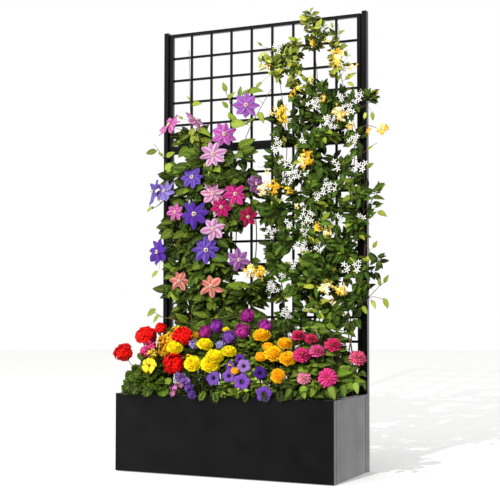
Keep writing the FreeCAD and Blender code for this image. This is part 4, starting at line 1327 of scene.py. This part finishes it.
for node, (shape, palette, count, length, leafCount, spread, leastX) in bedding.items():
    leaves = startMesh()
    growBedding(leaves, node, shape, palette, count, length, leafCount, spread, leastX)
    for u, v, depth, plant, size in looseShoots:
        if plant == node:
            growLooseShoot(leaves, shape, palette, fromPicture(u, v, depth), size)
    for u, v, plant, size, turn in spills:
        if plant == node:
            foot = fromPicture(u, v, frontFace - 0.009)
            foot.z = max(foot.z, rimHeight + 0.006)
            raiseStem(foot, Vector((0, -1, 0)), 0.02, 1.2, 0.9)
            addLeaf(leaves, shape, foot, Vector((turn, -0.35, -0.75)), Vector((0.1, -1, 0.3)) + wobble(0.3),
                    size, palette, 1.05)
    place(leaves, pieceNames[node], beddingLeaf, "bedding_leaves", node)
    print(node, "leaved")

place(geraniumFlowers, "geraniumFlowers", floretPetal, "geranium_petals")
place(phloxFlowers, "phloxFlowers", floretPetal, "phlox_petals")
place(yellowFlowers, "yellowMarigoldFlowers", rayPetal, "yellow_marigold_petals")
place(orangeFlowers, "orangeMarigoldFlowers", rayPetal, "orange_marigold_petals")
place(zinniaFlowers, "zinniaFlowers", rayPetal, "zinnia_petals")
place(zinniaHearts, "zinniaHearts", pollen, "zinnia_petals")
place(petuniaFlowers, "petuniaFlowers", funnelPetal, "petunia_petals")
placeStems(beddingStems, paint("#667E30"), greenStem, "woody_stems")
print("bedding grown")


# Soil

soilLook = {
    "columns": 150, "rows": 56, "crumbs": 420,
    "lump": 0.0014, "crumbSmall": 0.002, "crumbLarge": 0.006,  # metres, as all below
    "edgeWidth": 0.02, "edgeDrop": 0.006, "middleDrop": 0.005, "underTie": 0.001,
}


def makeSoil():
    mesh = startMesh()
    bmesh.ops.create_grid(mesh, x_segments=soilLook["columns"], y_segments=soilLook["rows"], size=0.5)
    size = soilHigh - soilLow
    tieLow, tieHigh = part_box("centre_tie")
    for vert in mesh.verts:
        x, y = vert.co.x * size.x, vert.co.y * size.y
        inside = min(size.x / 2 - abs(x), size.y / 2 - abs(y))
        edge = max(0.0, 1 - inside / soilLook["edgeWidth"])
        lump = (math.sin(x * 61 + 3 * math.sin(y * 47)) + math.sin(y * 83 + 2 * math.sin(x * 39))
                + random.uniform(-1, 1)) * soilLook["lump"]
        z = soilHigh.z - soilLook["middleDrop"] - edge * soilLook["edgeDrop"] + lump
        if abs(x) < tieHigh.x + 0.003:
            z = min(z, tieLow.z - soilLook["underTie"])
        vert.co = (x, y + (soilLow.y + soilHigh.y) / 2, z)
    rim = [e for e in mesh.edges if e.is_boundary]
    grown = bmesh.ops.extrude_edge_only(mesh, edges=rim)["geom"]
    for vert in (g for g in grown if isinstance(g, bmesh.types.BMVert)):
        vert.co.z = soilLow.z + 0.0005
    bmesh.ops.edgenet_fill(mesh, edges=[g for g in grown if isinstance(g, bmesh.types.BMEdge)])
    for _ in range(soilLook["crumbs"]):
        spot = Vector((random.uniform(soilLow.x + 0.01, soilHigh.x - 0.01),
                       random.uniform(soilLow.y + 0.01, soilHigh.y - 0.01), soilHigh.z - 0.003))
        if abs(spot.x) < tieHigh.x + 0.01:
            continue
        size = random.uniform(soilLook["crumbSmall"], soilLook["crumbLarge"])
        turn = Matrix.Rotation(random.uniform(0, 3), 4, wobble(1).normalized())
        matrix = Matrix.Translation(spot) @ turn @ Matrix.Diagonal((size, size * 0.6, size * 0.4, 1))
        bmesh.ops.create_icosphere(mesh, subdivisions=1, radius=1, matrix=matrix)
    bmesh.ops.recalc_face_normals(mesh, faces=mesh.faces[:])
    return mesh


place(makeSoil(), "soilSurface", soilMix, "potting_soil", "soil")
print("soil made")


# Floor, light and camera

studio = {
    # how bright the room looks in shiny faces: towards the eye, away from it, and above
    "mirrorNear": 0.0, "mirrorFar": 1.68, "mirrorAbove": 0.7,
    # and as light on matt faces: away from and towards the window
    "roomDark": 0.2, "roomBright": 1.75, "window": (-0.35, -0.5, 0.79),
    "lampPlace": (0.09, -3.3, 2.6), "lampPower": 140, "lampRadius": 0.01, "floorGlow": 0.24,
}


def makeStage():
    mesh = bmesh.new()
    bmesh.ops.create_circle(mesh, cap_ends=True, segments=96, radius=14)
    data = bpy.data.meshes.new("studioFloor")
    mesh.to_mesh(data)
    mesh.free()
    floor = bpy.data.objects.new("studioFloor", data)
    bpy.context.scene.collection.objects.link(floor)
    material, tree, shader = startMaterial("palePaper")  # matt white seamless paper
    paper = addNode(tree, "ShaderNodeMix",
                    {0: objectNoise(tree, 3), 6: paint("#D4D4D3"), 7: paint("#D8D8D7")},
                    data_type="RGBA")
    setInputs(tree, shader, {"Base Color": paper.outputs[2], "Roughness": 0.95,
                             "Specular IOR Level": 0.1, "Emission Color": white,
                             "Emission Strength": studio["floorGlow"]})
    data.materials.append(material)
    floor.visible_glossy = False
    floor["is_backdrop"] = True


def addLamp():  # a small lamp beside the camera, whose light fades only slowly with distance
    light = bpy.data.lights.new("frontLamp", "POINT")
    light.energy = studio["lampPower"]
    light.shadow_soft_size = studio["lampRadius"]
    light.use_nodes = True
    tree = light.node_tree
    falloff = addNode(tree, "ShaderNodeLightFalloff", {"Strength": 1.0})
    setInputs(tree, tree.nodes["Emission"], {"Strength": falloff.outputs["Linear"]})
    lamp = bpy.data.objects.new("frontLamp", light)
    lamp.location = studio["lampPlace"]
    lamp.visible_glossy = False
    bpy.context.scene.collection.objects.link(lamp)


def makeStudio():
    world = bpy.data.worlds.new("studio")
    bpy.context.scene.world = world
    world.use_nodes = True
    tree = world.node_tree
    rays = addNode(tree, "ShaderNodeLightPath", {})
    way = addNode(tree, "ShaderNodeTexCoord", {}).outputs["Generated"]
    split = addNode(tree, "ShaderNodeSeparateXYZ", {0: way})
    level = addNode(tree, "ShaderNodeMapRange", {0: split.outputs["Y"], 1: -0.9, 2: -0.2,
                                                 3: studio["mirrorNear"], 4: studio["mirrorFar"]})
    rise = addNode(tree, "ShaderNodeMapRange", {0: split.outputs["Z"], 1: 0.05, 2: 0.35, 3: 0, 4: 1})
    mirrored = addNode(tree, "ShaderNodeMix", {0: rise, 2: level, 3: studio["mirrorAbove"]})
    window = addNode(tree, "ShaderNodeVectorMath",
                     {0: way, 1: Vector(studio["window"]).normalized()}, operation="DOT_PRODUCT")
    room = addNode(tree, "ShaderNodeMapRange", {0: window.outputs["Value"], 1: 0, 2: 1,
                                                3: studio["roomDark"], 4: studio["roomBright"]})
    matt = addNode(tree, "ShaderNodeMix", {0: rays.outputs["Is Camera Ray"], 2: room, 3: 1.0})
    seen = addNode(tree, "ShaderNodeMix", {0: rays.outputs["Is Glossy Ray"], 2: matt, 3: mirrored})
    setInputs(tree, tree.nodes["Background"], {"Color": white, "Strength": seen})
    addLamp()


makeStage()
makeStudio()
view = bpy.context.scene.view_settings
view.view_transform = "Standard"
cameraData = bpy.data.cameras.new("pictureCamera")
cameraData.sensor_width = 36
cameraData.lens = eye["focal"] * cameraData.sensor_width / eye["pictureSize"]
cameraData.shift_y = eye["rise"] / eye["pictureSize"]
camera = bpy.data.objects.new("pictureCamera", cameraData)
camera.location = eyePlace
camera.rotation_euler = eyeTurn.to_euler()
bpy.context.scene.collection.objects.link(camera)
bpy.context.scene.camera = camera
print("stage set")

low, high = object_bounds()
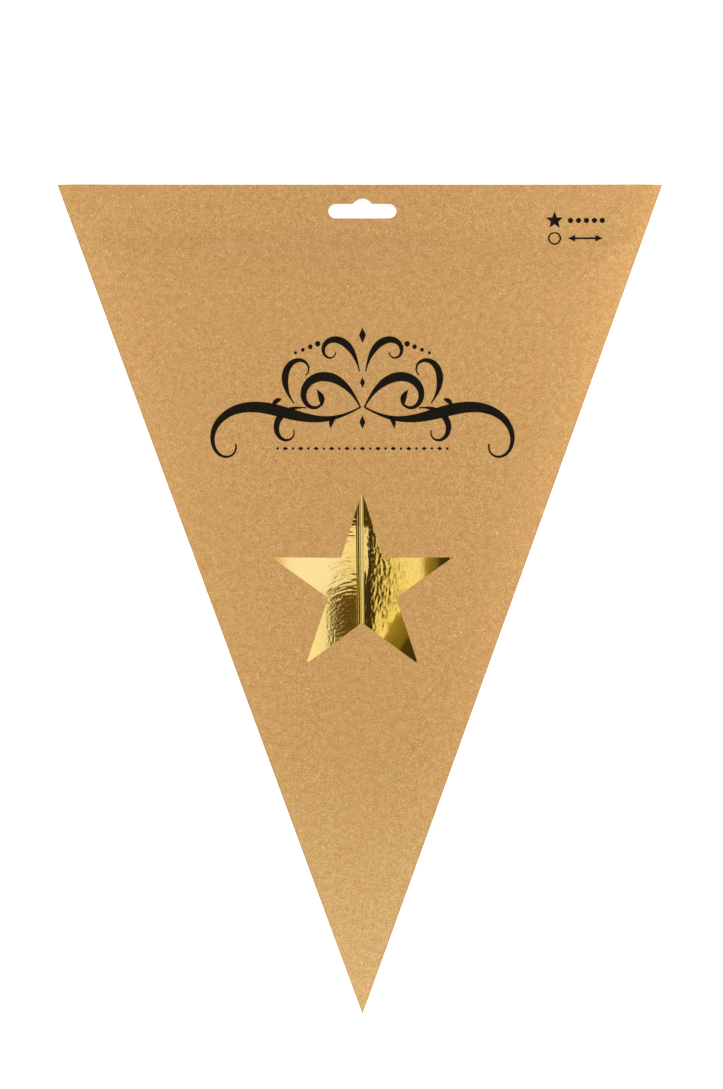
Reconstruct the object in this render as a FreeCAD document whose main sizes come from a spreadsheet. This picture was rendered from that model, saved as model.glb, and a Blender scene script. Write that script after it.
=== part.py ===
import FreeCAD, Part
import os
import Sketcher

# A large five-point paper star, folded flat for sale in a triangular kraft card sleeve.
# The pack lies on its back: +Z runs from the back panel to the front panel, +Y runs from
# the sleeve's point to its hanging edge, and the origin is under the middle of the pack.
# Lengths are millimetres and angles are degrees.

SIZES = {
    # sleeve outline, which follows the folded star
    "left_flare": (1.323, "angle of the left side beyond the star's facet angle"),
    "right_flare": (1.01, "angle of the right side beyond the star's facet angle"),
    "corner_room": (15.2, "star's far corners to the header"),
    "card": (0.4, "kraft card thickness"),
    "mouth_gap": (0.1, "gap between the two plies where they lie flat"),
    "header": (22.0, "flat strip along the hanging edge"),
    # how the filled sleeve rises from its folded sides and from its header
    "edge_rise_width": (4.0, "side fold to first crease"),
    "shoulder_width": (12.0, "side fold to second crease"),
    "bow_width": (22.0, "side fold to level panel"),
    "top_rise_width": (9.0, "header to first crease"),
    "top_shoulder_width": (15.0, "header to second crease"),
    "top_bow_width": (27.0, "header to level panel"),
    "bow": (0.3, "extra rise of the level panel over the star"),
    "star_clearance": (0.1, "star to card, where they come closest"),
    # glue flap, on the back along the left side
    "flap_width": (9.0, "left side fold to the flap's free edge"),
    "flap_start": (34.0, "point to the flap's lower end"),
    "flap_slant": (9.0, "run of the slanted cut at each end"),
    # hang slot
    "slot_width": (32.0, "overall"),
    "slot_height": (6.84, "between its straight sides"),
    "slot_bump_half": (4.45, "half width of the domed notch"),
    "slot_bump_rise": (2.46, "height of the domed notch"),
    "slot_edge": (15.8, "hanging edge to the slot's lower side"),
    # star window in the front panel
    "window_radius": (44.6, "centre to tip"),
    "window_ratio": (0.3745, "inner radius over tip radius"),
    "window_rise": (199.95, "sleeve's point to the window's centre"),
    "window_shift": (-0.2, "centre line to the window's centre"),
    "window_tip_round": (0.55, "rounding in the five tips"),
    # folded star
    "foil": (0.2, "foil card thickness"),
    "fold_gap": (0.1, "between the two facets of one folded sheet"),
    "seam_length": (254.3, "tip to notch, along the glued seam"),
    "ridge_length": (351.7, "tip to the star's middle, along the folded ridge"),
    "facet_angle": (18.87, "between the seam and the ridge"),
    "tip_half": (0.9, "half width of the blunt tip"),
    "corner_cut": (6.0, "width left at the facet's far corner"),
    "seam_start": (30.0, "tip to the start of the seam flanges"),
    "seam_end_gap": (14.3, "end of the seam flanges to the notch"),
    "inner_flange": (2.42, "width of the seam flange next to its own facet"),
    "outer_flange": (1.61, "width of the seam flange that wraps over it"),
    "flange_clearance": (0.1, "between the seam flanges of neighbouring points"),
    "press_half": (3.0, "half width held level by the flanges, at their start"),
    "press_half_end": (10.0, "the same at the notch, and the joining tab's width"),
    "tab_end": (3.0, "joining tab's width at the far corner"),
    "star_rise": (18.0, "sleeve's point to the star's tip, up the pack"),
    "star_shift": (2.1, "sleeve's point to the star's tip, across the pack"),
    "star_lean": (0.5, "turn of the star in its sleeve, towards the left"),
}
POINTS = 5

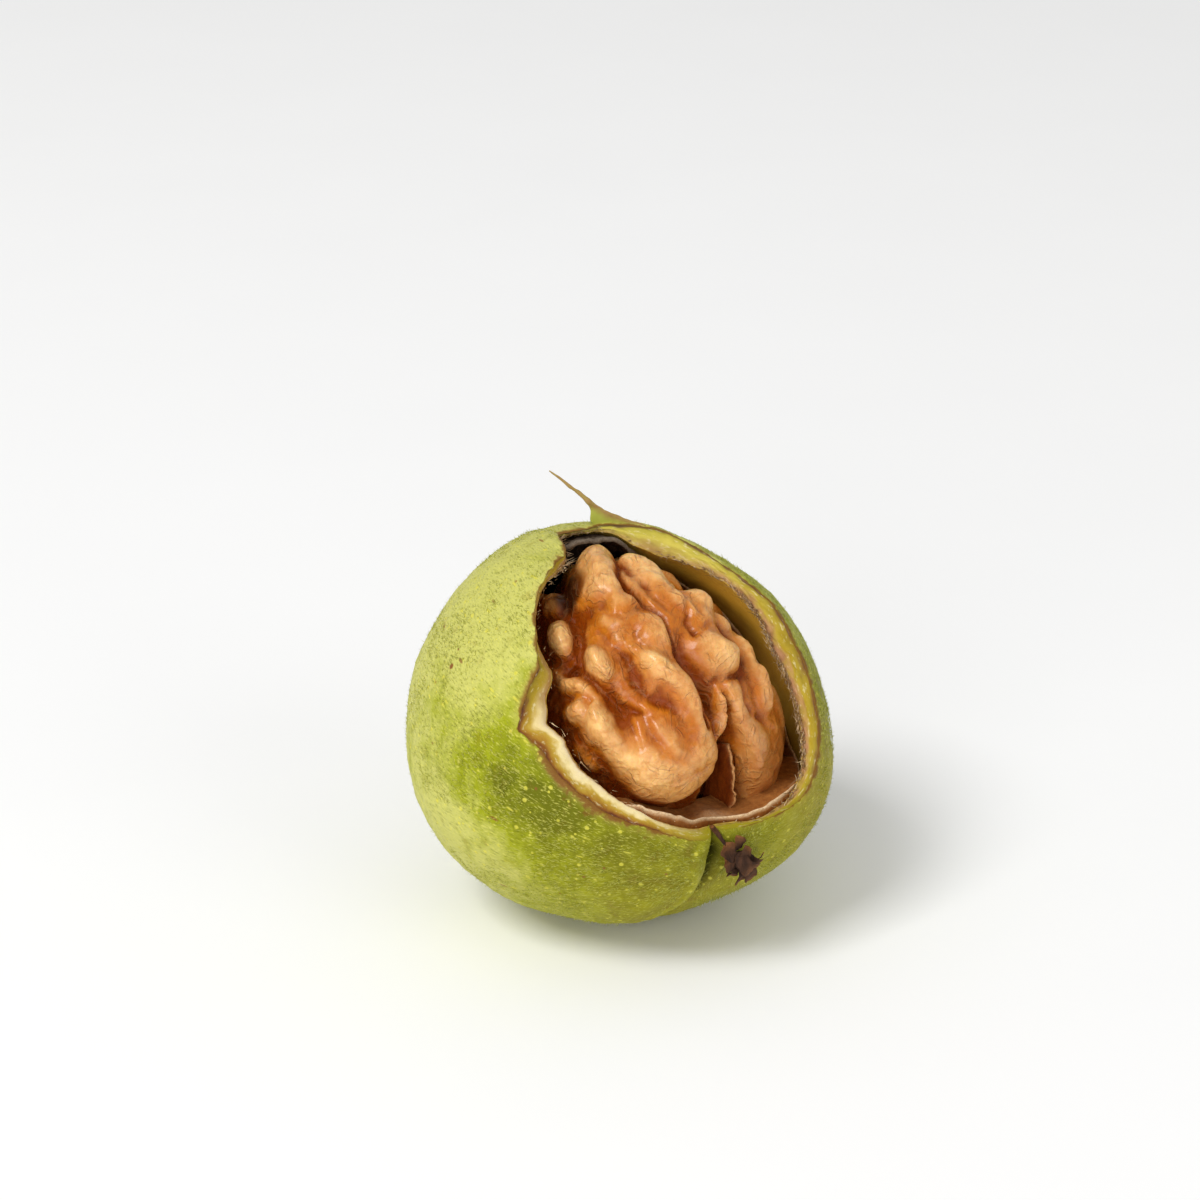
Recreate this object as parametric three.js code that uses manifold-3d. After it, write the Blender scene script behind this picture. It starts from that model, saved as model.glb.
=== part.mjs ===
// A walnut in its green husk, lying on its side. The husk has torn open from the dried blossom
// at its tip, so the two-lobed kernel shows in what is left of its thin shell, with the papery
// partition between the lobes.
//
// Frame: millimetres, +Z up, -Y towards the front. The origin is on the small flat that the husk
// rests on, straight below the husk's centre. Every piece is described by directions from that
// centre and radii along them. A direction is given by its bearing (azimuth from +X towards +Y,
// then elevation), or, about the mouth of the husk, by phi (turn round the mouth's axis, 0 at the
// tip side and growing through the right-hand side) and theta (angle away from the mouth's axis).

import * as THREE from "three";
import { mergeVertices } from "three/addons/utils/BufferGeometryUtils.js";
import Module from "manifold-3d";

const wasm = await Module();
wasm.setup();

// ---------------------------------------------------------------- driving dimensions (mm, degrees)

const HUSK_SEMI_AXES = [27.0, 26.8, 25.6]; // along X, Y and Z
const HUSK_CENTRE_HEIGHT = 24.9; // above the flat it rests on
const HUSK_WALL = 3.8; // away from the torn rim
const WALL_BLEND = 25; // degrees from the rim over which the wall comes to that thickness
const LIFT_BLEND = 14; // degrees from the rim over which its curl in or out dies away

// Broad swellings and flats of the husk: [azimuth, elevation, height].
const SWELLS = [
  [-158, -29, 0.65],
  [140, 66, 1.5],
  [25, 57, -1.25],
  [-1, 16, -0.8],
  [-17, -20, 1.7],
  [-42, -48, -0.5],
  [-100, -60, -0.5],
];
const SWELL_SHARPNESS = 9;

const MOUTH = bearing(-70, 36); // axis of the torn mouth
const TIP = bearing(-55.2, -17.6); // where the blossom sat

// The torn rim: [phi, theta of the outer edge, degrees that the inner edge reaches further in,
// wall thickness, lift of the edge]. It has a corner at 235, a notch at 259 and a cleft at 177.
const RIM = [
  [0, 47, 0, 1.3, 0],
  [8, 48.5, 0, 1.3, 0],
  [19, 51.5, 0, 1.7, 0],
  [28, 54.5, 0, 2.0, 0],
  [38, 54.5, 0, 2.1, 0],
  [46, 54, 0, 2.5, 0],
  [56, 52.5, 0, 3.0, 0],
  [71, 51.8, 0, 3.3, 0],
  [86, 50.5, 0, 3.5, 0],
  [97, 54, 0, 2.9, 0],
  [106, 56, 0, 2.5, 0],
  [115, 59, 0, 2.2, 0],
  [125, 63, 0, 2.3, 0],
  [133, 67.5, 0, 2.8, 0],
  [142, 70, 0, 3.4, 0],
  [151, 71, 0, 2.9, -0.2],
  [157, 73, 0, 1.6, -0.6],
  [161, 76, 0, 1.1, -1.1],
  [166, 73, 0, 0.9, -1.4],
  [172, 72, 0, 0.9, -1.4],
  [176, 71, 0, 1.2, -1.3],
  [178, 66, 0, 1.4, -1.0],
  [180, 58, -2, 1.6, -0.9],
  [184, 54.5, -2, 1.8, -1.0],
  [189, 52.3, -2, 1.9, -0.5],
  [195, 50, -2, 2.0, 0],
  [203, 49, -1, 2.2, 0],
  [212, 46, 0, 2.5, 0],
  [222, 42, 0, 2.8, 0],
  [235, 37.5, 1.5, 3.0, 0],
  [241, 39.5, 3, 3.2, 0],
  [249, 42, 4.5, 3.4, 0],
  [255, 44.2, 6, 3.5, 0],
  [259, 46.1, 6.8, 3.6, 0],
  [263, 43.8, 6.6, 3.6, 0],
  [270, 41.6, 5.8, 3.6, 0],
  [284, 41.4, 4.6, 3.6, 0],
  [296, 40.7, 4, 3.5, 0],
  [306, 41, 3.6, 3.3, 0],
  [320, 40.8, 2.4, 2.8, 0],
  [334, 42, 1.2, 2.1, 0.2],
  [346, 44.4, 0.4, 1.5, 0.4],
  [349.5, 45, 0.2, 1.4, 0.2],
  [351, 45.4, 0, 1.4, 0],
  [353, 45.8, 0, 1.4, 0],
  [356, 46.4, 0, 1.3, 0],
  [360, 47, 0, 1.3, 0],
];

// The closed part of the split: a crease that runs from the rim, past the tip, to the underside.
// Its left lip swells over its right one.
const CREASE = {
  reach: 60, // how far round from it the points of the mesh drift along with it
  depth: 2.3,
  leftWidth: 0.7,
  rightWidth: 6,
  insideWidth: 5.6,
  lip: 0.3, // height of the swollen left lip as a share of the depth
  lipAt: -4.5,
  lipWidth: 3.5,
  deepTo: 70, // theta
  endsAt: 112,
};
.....
REQUIREMENTS
Transcribe, word for word, every line from the line with "Reconstruct the object" to the line with "# Lengths are", inclusive, and output nothing else.

OUTPUT OF THE EXERCISE
Reconstruct the object in this render as a FreeCAD document whose main sizes come from a spreadsheet. This picture was rendered from that model, saved as model.glb, and a Blender scene script. Write that script after it.
=== part.py ===
import FreeCAD, Part
import os
import Sketcher

# A large five-point paper star, folded flat for sale in a triangular kraft card sleeve.
# The pack lies on its back: +Z runs from the back panel to the front panel, +Y runs from
# the sleeve's point to its hanging edge, and the origin is under the middle of the pack.
# Lengths are millimetres and angles are degrees.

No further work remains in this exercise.